After slavery was phased out by 1888, many former slaves had little choice but to stay on the farms on which they had been prisoners for years. The plantation owners adapted to the situation by incorporating wage labour, tenantry and contract farming. After gaining their freedom, some more fortunate ex-slaves were sold small plots of land where they could build a house and plant crops for their own consumption and for sale at market. According to the Spanish Civil Code, rights of possession were paramount, making a signed and verified agreement very important. In 1890, however, a new civil code (which had been introduced in Spain the year before) came into effect which acknowledged the rights of prescription (squatter's rights). Granted, these rights were minimally recognized, but still they motivated many landless workers to occupy and cultivate previously unused land.

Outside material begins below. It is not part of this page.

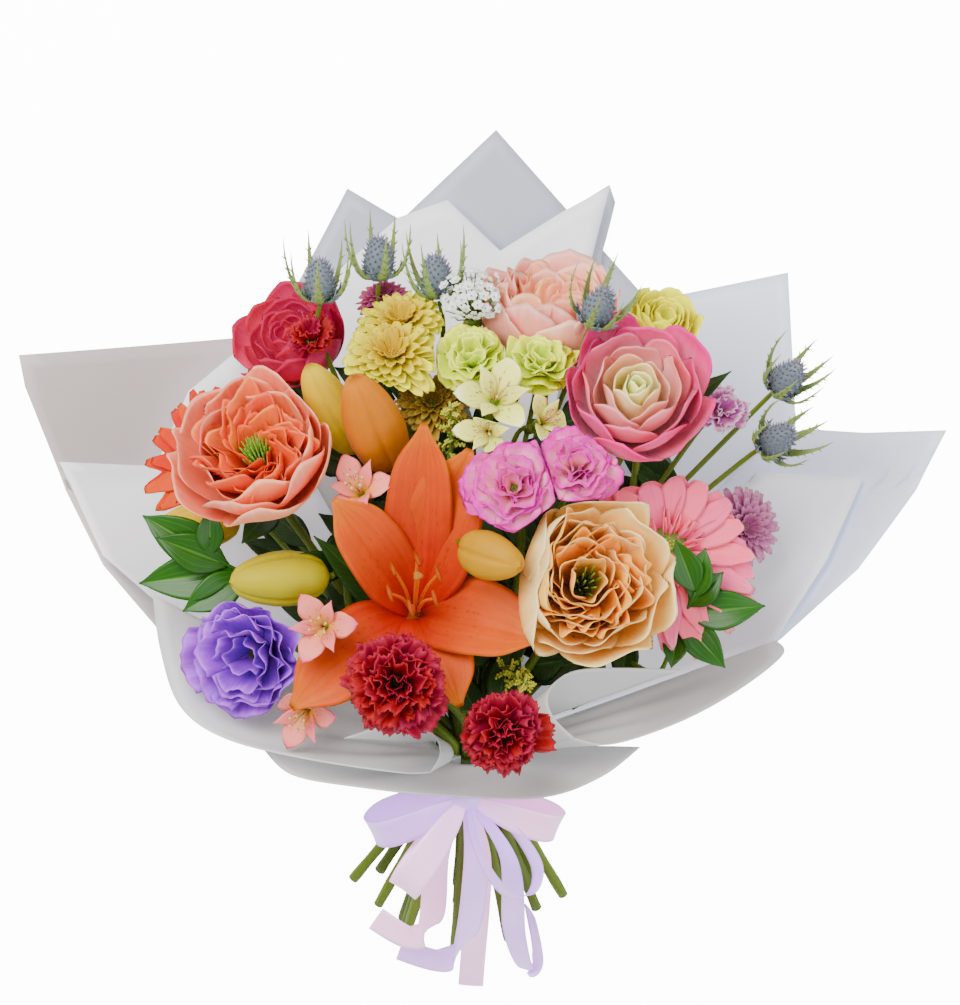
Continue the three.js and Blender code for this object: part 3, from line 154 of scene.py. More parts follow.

== Struggles for freedom ==
- Ten Years' War (1868–1878)
- The Little War (1879–1880)
- Cuban War of Independence (1895–1898)

==US occupation==
There was no mass departure of the Spanish middle-class in the years immediately after the end of Spanish rule. They were allowed to maintain their Spanish citizenship and also to hold onto the majority of the elite posts available in business and in the Church. A misguided education system had ill-prepared Cubans from filling positions in expanding industries which were primarily driven by US interests. When the occupation officially ended on May 20, 1902, nationalists could, for the first time, look upon an independent Cuba. Although it was a time of celebration, it would prove to be a difficult transition to complete autonomy and self-definition. The island-nation had always had her national identity threatened and had been under repressive foreign control for centuries. With no real pre-Spanish nationalist mythology to speak of, Cubans would have to quickly try and identify themselves in the modern world. Even with a crisp demarcation of borders and territory, it would not be immediately clear what it meant to be Cuban.